Lori - I am really looking forward to reading an "adult" Miéville. As for the message, gennyt's post in #78 really made me rethink that this message has been around for some time. I'll have follow up on some of the works she mentions. Merry Christmas!
Benita - When you are done please share your thoughts. Your comments have been informative, and interesting. Thank you for participating in the group. You elevated our discussion. Merry Christmas to you!
Paulina - I agree with you on the illustrations and most definitely about the discussion. We have had some wonderful participants, including you.
This is my first time "hosting" a group read. I had a great time and now I am ready for the next one. ;-) Merry Christmas!
I don't think I'll be joining that read but now I am curious so I will ask you your thoughts about it after you post your reviews.

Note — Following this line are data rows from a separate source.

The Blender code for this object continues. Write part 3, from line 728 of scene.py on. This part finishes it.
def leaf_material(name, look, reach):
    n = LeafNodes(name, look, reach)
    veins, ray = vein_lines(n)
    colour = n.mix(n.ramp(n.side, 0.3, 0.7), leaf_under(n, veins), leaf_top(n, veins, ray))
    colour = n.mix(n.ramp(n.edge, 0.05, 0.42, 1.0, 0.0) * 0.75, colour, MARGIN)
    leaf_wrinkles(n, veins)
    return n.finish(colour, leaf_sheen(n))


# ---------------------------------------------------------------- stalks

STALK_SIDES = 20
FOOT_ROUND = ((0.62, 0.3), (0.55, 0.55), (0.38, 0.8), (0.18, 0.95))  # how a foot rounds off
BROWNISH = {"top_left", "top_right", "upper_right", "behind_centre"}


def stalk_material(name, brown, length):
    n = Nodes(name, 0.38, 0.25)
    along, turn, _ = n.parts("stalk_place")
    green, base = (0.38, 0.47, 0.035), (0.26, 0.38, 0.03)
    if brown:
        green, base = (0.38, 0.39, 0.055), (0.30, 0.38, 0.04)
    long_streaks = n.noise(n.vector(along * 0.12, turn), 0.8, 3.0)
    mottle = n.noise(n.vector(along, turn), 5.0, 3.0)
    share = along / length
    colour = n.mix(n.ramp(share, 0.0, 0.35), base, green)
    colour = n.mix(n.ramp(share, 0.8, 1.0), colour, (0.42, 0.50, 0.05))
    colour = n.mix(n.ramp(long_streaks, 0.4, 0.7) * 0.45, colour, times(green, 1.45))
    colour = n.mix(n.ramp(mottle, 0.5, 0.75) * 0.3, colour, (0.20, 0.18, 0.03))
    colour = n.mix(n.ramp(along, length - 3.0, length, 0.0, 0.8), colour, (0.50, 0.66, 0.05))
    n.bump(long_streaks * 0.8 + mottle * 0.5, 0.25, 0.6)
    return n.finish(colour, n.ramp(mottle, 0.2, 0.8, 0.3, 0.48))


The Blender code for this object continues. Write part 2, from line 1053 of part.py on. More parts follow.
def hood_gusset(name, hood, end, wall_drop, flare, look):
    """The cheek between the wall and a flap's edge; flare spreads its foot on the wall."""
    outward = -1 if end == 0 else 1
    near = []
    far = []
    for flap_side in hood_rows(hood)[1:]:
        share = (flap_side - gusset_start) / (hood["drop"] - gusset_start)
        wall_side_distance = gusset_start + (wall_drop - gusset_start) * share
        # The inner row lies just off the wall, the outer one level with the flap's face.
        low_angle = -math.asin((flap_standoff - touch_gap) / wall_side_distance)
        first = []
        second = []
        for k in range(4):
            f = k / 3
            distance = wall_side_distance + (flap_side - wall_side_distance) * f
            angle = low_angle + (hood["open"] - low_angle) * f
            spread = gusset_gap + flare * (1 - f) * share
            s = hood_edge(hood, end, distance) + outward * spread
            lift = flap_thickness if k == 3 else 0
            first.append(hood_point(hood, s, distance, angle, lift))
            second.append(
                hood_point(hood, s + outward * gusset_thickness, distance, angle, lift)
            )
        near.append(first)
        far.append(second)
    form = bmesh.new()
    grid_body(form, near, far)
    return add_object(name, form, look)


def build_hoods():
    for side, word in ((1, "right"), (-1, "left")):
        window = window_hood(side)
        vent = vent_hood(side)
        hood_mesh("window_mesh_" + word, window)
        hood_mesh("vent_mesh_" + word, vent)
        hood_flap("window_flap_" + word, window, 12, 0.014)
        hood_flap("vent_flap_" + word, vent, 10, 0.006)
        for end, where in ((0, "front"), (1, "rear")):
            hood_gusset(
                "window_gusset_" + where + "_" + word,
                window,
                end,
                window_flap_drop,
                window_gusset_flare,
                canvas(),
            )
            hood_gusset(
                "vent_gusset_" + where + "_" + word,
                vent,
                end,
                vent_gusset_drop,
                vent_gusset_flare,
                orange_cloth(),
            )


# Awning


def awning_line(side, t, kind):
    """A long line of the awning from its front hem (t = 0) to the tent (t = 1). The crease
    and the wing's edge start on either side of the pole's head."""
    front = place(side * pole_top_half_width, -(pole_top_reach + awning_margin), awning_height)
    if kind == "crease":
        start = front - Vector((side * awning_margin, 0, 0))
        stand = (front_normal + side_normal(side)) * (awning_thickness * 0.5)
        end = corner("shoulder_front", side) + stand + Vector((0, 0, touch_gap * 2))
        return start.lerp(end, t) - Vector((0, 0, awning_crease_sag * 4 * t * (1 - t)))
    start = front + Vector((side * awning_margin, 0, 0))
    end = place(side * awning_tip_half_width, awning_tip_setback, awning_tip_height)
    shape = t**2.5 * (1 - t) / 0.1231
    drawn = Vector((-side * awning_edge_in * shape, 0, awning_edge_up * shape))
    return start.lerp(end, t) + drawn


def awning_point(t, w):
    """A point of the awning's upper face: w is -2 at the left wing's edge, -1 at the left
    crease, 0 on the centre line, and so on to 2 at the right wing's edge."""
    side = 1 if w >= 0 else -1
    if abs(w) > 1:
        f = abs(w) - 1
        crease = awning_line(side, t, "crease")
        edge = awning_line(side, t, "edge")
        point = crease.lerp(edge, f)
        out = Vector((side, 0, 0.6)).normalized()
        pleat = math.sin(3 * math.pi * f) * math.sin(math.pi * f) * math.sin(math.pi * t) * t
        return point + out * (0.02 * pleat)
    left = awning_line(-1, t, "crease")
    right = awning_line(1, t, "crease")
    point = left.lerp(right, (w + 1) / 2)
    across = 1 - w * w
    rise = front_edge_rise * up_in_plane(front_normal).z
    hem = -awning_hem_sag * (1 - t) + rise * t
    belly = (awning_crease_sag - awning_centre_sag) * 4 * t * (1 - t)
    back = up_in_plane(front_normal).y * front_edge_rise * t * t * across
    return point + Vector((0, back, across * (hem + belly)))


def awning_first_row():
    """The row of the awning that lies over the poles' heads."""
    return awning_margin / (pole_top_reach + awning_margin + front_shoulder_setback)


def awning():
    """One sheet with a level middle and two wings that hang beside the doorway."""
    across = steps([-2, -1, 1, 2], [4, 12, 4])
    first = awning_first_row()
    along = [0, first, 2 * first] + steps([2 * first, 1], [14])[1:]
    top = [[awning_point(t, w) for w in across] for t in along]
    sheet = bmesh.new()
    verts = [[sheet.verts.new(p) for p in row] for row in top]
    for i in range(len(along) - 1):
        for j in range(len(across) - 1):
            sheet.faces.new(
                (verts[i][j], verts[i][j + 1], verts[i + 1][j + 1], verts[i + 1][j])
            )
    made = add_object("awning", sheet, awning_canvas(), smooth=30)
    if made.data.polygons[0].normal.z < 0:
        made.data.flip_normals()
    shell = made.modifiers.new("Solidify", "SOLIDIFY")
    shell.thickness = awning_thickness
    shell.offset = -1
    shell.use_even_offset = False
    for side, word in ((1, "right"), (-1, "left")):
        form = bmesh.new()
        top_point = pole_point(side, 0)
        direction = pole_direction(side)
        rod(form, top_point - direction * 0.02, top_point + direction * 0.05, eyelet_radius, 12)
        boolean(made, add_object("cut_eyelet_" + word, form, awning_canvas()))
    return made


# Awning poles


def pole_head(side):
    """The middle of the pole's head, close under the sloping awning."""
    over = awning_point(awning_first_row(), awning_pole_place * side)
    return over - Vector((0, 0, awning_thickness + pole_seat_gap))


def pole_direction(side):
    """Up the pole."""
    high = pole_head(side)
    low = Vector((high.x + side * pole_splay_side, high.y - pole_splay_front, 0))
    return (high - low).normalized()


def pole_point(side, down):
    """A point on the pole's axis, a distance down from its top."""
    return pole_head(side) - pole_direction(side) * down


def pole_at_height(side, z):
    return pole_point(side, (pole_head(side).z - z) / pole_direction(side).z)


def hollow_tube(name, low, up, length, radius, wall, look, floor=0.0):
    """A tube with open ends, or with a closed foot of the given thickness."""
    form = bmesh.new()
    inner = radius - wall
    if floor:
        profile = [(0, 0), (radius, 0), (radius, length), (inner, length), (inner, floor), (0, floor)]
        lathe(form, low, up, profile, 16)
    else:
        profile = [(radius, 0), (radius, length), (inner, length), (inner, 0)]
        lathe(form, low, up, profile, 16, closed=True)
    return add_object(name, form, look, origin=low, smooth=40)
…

There are parts of the book I really like (the bookshelves, the Forest and the Black Windows etc) but I feel that the author has crammed too much into the book, maybe I feel he has tried a little too hard. I expect others might feel differently, so maybe this just wasn't a book suitable for me.
Do you plan to read any of Miéville's other work?
Happy New Year!
Lori sent me a copy of Perdido Street Station so that is the next one I will try. I'll pop over to your thread and let you know what I think.
Webminster Abby and the Black Windows was the best part of the book. The Bishops were great fun. Who would have thought of Alan Bastor and Ed Bon? Those are great literary puns - but I think the fun of that would have been lost on children, unless they were highly sophisticated readers. But for me, it was great fun to see those puns in print.